* **DATASET EXTRACT**:
——
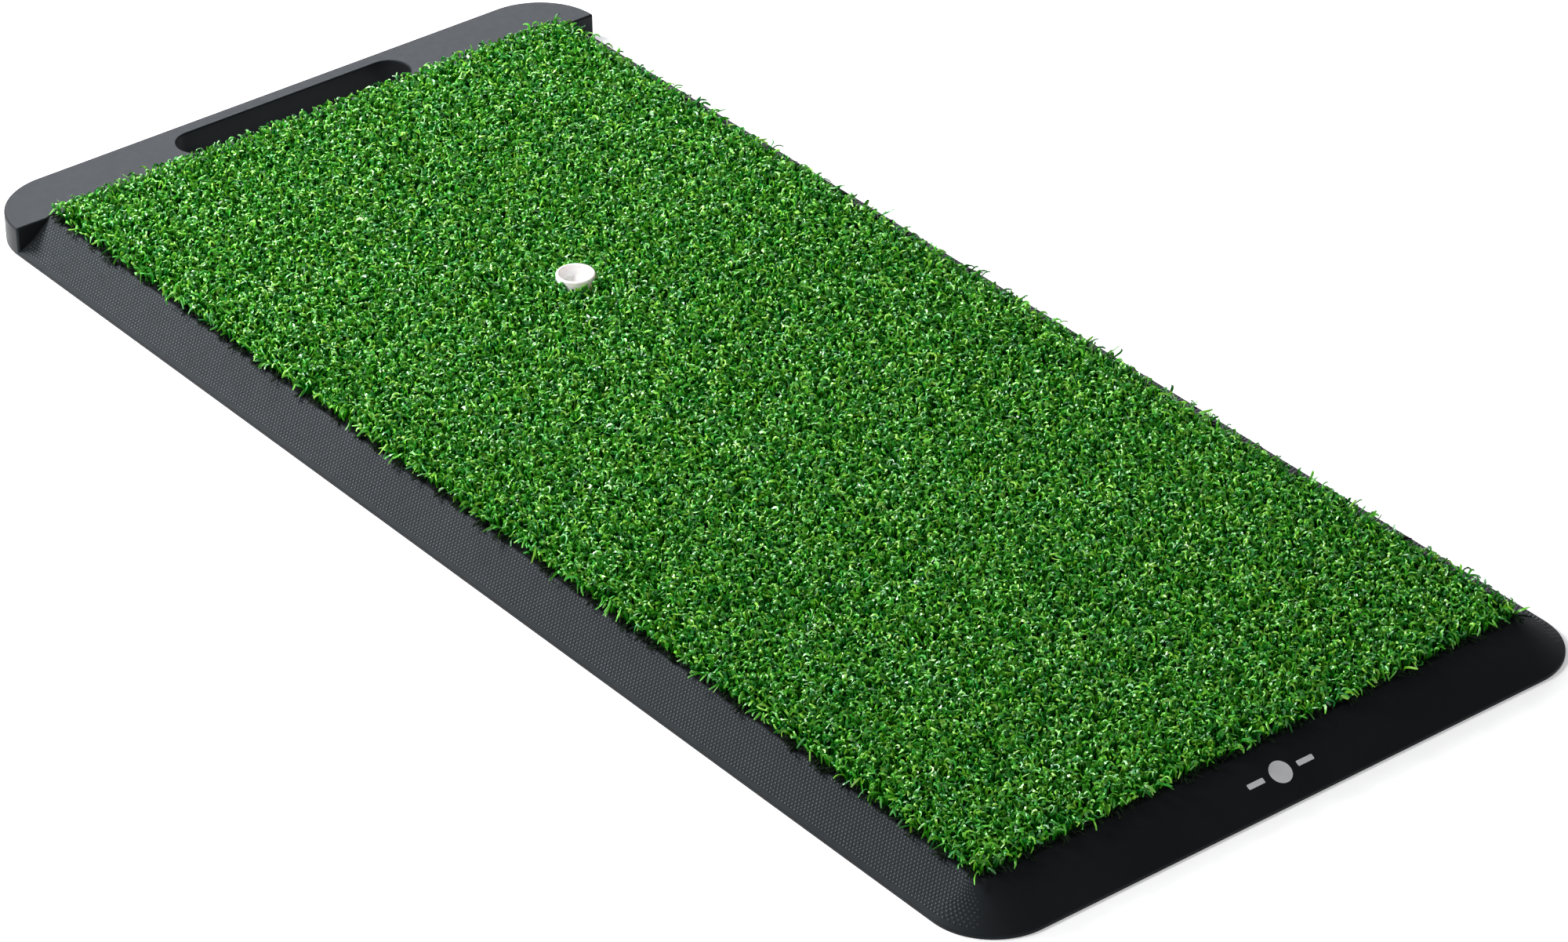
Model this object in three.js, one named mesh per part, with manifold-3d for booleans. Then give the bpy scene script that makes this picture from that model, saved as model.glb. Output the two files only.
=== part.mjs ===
// Golf hitting mat: a rubber base with a hand slot, a recessed panel of curled turf and a push-through tee.
// Millimetres. X runs across the mat, +Y points to the handle end, +Z is up.
// The origin is on the floor, under the middle of the mat.
import * as THREE from 'three';
import { mergeVertices } from 'three/addons/utils/BufferGeometryUtils.js';
import Module from 'manifold-3d';

const wasm = await Module();
wasm.setup();

// Rubber base
const MAT_WIDTH = 350;
const MAT_LENGTH = 765;
const BASE_THICKNESS = 15.3;
const LIP_HEIGHT = 1.8; // upright edge below the bevels
const SIDE_BEVEL_RUN = 19.6;
const FRONT_BEVEL_RUN = 25.5;
const FRONT_CORNER_RADIUS = 32;
const BEVEL_TOP_CORNER_RADIUS = 8;

// Handle platform: the full-height stretch at the handle end
const HANDLE_DEPTH = 36.5;
const HANDLE_CORNER_RADIUS = 35;
const SLOT_LENGTH = 138;
const SLOT_WIDTH = 22.4;
const SLOT_BAR = 8.5; // rubber between the slot and the handle end

// Recess for the turf panel
const RECESS_RIM = 2.4; // rubber left around the recess, inside the bevels' top edges
const RECESS_DEPTH = 4;
const RECESS_CORNER_RADIUS = 6;

// Turf panel, from the recess floor up
const GAP = 0.3; // clearance between touching pieces
const ADHESIVE_THICKNESS = 0.4;
const BACKING_THICKNESS = 1.2;
const CLOTH_THICKNESS = 0.8;
const PILE_ABOVE_BASE = 7.5;

// Tee, on the mat's centreline
const TEE_Y = 127;
const TEE_HOLE_RADIUS = 10.5;
const TEE_CUP_RADIUS = 9.5;
const TEE_CUP_DEPTH = 6;
const TEE_WALL = 1.6;
const TEE_CUP_FLOOR_RADIUS = 7.4;
const TEE_STEM_RADIUS = 8;
const TEE_BORE_RADIUS = 4.5;
const TEE_FLANGE_RADIUS = 22;
const TEE_FLANGE_THICKNESS = 3;
const TEE_FLANGE_CHAMFER = 1;
const TEE_FLANGE_CLEARANCE = 1.5; // around the flange in its pocket
const TEE_ABOVE_BASE = 10.7;

// Anti-slip grooves under the base
const GROOVE_COUNT = 12;
const GROOVE_PITCH = 24;
const GROOVE_WIDTH = 3;
const GROOVE_DEPTH = 1.5;
const GROOVE_END_MARGIN = 45;

// Centre mark on the front bevel
const MARK_THICKNESS = 0.6;
const MARK_DISC_RADIUS = 5.5;
const MARK_BAR_LENGTH = 9;
const MARK_BAR_WIDTH = 2.6;
const MARK_BAR_GAP = 4; // between the disc and the bars

// Facets of round stretches
const CORNER_STEPS = 10;
const CIRCLE_STEPS = 40;

// Places worked out from the sizes above
const HALF_WIDTH = MAT_WIDTH / 2;
const HALF_LENGTH = MAT_LENGTH / 2;
const STEP_Y = HALF_LENGTH - HANDLE_DEPTH; // where the side bevels meet the handle platform
const BEVEL_TOP_HALF_WIDTH = HALF_WIDTH - SIDE_BEVEL_RUN;
const BEVEL_TOP_FRONT = -HALF_LENGTH + FRONT_BEVEL_RUN;
const RECESS_HALF_WIDTH = BEVEL_TOP_HALF_WIDTH - RECESS_RIM;
const RECESS_FRONT = BEVEL_TOP_FRONT + RECESS_RIM;
const RECESS_FLOOR = BASE_THICKNESS - RECESS_DEPTH;
const CUT_OVERRUN = 2; // how far a cutter passes the face that it opens, and a joined body enters its neighbour
const SAME_POINT = 1e-6;

const rubber = { color: 0x1d1f21, roughness: 0.62, metalness: 0 };
const whiteRubber = { color: 0xe9e2e0, roughness: 0.45, metalness: 0 };
const whiteInk = { color: 0xe4e4e4, roughness: 0.5, metalness: 0 };
const turfGreen = { color: 0x3f8f2c, roughness: 0.55, metalness: 0 };
const clothGreen = { color: 0x2a4a25, roughness: 0.9, metalness: 0 };
const latex = { color: 0x23252a, roughness: 0.85, metalness: 0 };
const glue = { color: 0xb9a97c, roughness: 0.4, metalness: 0 };

function toSolid(geometry) {
  const bare = geometry.clone();
  bare.deleteAttribute('normal');
  bare.deleteAttribute('uv');
  const merged = mergeVertices(bare);
  return new wasm.Manifold(new wasm.Mesh({
    numProp: 3,
    vertProperties: new Float32Array(merged.attributes.position.array),
    triVerts: new Uint32Array(merged.index.array),
  }));
}

function toGeometry(solid) {
  const { vertProperties, triVerts } = solid.getMesh();
  const geometry = new THREE.BufferGeometry();
  geometry.setAttribute('position', new THREE.BufferAttribute(vertProperties, 3));
  geometry.setIndex(new THREE.BufferAttribute(triVerts, 1));
  geometry.computeVertexNormals();
  return geometry;
}

function cut(geometry, cutters) {
  return toGeometry(cutters.reduce((solid, cutter) => solid.subtract(toSolid(cutter)), toSolid(geometry)));
}

// One corner of an outline: a quarter arc from startAngle on, or a sharp point where the radius is 0
function corner(x, y, radius, startAngle) {
  if (radius === 0) return [new THREE.Vector2(x, y)];
  const outward = startAngle + Math.PI / 4;
  const centreX = x - Math.SQRT2 * radius * Math.cos(outward);
  const centreY = y - Math.SQRT2 * radius * Math.sin(outward);
  return Array.from({ length: CORNER_STEPS + 1 }, (_, i) => {
    const angle = startAngle + (i / CORNER_STEPS) * (Math.PI / 2);
    return new THREE.Vector2(centreX + radius * Math.cos(angle), centreY + radius * Math.sin(angle));
  });
}

// Counter-clockwise rectangle, centred across the mat, with its own corner radius at each end
function outline(halfWidth, front, back, frontRadius, backRadius) {
  const points = [
    ...corner(-halfWidth, front, frontRadius, Math.PI),
    ...corner(halfWidth, front, frontRadius, Math.PI * 1.5),
    ...corner(halfWidth, back, backRadius, 0),
    ...corner(-halfWidth, back, backRadius, Math.PI / 2),
  ];
  return points.filter((point, i) => point.distanceTo(points[(i + 1) % points.length]) > SAME_POINT);
}

function slab(points, low, high) {
  const geometry = new THREE.ExtrudeGeometry(new THREE.Shape(points), { depth: high - low, bevelEnabled: false });
  return geometry.translate(0, 0, low);
}

// Closed body through outlines with equal point counts, each at its own height
function loft(rings) {
  const count = rings[0].points.length;
  const positions = rings.flatMap(({ points, z }) => points.flatMap(({ x, y }) => [x, y, z]));
  const sides = rings.slice(1).flatMap((_, level) => rings[0].points.flatMap((_, i) => {
    const next = (i + 1) % count;
    const [a, b] = [level * count + i, level * count + next];
    return [a, b, b + count, a, b + count, a + count];
  }));
  const bottom = THREE.ShapeUtils.triangulateShape(rings[0].points, []).flatMap(([a, b, c]) => [c, b, a]);
  const topStart = (rings.length - 1) * count;
  const top = THREE.ShapeUtils.triangulateShape(rings.at(-1).points, []).flat().map((i) => topStart + i);
  const geometry = new THREE.BufferGeometry();
  geometry.setAttribute('position', new THREE.Float32BufferAttribute(positions, 3));
  geometry.setIndex([...bottom, ...sides, ...top]);
  return geometry;
}

// Upright cylinder on the tee's axis
function teePlug(radius, low, high) {
  const geometry = new THREE.CylinderGeometry(radius, radius, high - low, CIRCLE_STEPS);
  return geometry.rotateX(Math.PI / 2).translate(0, TEE_Y, (low + high) / 2);
}

function bevelledBody() {
  const back = STEP_Y + CUT_OVERRUN; // runs into the handle platform, so that the two join
  const foot = outline(HALF_WIDTH, -HALF_LENGTH, back, FRONT_CORNER_RADIUS, 0);
  const crown = outline(BEVEL_TOP_HALF_WIDTH, BEVEL_TOP_FRONT, back, BEVEL_TOP_CORNER_RADIUS, 0);
  return loft([
    { points: foot, z: 0 },
    { points: foot, z: LIP_HEIGHT },
    { points: crown, z: BASE_THICKNESS },
  ]);
}

function handlePlatform() {
  return slab(outline(HALF_WIDTH, STEP_Y, HALF_LENGTH, 0, HANDLE_CORNER_RADIUS), 0, BASE_THICKNESS);
}

function handSlotCutter() {
  const back = HALF_LENGTH - SLOT_BAR;
  const points = outline(SLOT_LENGTH / 2, back - SLOT_WIDTH, back, SLOT_WIDTH / 2, SLOT_WIDTH / 2);
  return slab(points, -CUT_OVERRUN, BASE_THICKNESS + CUT_OVERRUN);
}

function recessCutter() {
  const points = outline(RECESS_HALF_WIDTH, RECESS_FRONT, STEP_Y, RECESS_CORNER_RADIUS, RECESS_CORNER_RADIUS);
  return slab(points, RECESS_FLOOR, BASE_THICKNESS + CUT_OVERRUN);
}

function grooveCutters() {
  const length = STEP_Y + HALF_LENGTH - 2 * GROOVE_END_MARGIN;
  const middleY = (STEP_Y - HALF_LENGTH) / 2;
  const height = GROOVE_DEPTH + CUT_OVERRUN;
  return Array.from({ length: GROOVE_COUNT }, (_, i) => {
    const x = (i - (GROOVE_COUNT - 1) / 2) * GROOVE_PITCH;
    return new THREE.BoxGeometry(GROOVE_WIDTH, length, height).translate(x, middleY, GROOVE_DEPTH - height / 2);
  });
}

function rubberBase() {
  const blank = toGeometry(toSolid(bevelledBody()).add(toSolid(handlePlatform())));
  const flangePocketDepth = TEE_FLANGE_THICKNESS + 2 * GAP;
  return cut(blank, [
    handSlotCutter(),
    recessCutter(),
    teePlug(TEE_HOLE_RADIUS, -CUT_OVERRUN, BASE_THICKNESS),
    teePlug(TEE_FLANGE_RADIUS + TEE_FLANGE_CLEARANCE, -CUT_OVERRUN, flangePocketDepth),
    ...grooveCutters(),
  ]);
}

// One layer of the turf panel, inside the recess and around the tee
function turfLayer(low, high) {
  const points = outline(
    RECESS_HALF_WIDTH - GAP,
    RECESS_FRONT + GAP,
    STEP_Y - GAP,
    RECESS_CORNER_RADIUS - GAP,
    RECESS_CORNER_RADIUS - GAP,
  );
  return cut(slab(points, low, high), [teePlug(TEE_HOLE_RADIUS, low - CUT_OVERRUN, high + CUT_OVERRUN)]);
}

// The tee's section, from the flange's underside, up its outside, over the rim and down its bore
function rubberTee() {
  const foot = GAP;
  const rim = BASE_THICKNESS + TEE_ABOVE_BASE;
  const flangeTop = foot + TEE_FLANGE_THICKNESS;
  const cupFloor = rim - TEE_CUP_DEPTH;
  const section = [
    [TEE_BORE_RADIUS, foot],
    [TEE_FLANGE_RADIUS, foot],
    [TEE_FLANGE_RADIUS, flangeTop - TEE_FLANGE_CHAMFER],
    [TEE_FLANGE_RADIUS - TEE_FLANGE_CHAMFER, flangeTop],
    [TEE_CUP_RADIUS, flangeTop],
    [TEE_STEM_RADIUS, flangeTop + TEE_WALL],
    [TEE_STEM_RADIUS, cupFloor - 2 * TEE_WALL],
    [TEE_CUP_RADIUS, cupFloor + TEE_WALL],
    [TEE_CUP_RADIUS, rim],
    [TEE_CUP_RADIUS - TEE_WALL, rim],
    [TEE_CUP_FLOOR_RADIUS, cupFloor],
    [TEE_BORE_RADIUS, cupFloor - TEE_WALL],
    [TEE_BORE_RADIUS, foot],
  ];
  const points = section.map(([radius, z]) => new THREE.Vector2(radius, z));
  return new THREE.LatheGeometry(points, CIRCLE_STEPS).rotateX(Math.PI / 2);
}

function piece(name, geometry, finish) {
  const mesh = new THREE.Mesh(geometry, new THREE.MeshStandardMaterial(finish));
  mesh.name = name;
  return mesh;
}

// Turf panel layers, stacked with the clearance between them
function turfPanel() {
  const layers = [
    { name: 'turf_adhesive', thickness: ADHESIVE_THICKNESS, finish: glue },
    { name: 'turf_backing', thickness: BACKING_THICKNESS, finish: latex },
    { name: 'turf_primary_cloth', thickness: CLOTH_THICKNESS, finish: clothGreen },
  ];
  const panel = new THREE.Group();
  let low = RECESS_FLOOR + GAP;
  for (const { name, thickness, finish } of layers) {
    panel.add(piece(name, turfLayer(low, low + thickness), finish));
    low += thickness + GAP;
  }
  panel.add(piece('turf_pile', turfLayer(low, BASE_THICKNESS + PILE_ABOVE_BASE), turfGreen));
  return panel;
}

// A disc between two bars, lying on the middle of the front bevel
function centreMark() {
  const mark = new THREE.Group();
  const rise = BASE_THICKNESS - LIP_HEIGHT;
  mark.position.set(0, -HALF_LENGTH + FRONT_BEVEL_RUN / 2, LIP_HEIGHT + rise / 2);
  mark.rotation.x = Math.atan2(rise, FRONT_BEVEL_RUN);
  const middleZ = GAP + MARK_THICKNESS / 2;
  const disc = new THREE.CylinderGeometry(MARK_DISC_RADIUS, MARK_DISC_RADIUS, MARK_THICKNESS, CIRCLE_STEPS);
  mark.add(piece('centre_mark_disc', disc.rotateX(Math.PI / 2).translate(0, 0, middleZ), whiteInk));
  const barX = MARK_DISC_RADIUS + MARK_BAR_GAP + MARK_BAR_LENGTH / 2;
  for (const [side, name] of [[-1, 'centre_mark_bar_left'], [1, 'centre_mark_bar_right']]) {
    const bar = new THREE.BoxGeometry(MARK_BAR_LENGTH, MARK_BAR_WIDTH, MARK_THICKNESS);
    mark.add(piece(name, bar.translate(side * barX, 0, middleZ), whiteInk));
  }
  return mark;
}

function tee() {
  const mesh = piece('rubber_tee', rubberTee(), whiteRubber);
  mesh.position.y = TEE_Y;
  return mesh;
}

const mat = new THREE.Group();
mat.add(piece('rubber_base', rubberBase(), rubber));
mat.add(turfPanel());
mat.add(tee());
mat.add(centreMark());

export default mat;
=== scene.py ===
"""Golf hitting mat: moulded rubber base, panel of curled turf and white rubber tee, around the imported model.

Metres, in the model's own frame: X runs across the mat, +Y towards the hand slot, +Z up, floor at z = 0.
"""
import math

import bpy
import numpy as np
from mathutils import Matrix, Vector


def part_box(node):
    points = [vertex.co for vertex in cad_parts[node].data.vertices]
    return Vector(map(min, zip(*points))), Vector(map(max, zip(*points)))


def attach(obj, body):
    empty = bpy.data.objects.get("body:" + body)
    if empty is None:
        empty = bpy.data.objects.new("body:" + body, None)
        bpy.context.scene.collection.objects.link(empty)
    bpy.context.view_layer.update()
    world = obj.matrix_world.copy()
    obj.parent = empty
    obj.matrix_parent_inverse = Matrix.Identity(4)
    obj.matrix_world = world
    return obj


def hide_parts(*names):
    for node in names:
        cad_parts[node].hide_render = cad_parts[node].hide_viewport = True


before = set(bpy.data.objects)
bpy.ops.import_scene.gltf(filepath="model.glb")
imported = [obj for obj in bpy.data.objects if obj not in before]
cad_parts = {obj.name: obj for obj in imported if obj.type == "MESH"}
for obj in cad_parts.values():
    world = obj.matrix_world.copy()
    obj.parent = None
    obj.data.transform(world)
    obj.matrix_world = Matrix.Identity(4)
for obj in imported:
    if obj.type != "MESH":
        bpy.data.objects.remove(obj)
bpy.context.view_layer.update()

MM = 0.001
SEED = 20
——
* **TASK TO COMPLETE**: Return, word for word, every line from the line with "zip(*points))), Vector(map(max, zip(*points)))" to the final line of the data.

* **FINAL RESULT**:
    return Vector(map(min, zip(*points))), Vector(map(max, zip(*points)))


def attach(obj, body):
    empty = bpy.data.objects.get("body:" + body)
    if empty is None:
        empty = bpy.data.objects.new("body:" + body, None)
        bpy.context.scene.collection.objects.link(empty)
    bpy.context.view_layer.update()
    world = obj.matrix_world.copy()
    obj.parent = empty
    obj.matrix_parent_inverse = Matrix.Identity(4)
    obj.matrix_world = world
    return obj


def hide_parts(*names):
    for node in names:
        cad_parts[node].hide_render = cad_parts[node].hide_viewport = True


before = set(bpy.data.objects)
bpy.ops.import_scene.gltf(filepath="model.glb")
imported = [obj for obj in bpy.data.objects if obj not in before]
cad_parts = {obj.name: obj for obj in imported if obj.type == "MESH"}
for obj in cad_parts.values():
    world = obj.matrix_world.copy()
    obj.parent = None
    obj.data.transform(world)
    obj.matrix_world = Matrix.Identity(4)
for obj in imported:
    if obj.type != "MESH":
        bpy.data.objects.remove(obj)
bpy.context.view_layer.update()

MM = 0.001
SEED = 20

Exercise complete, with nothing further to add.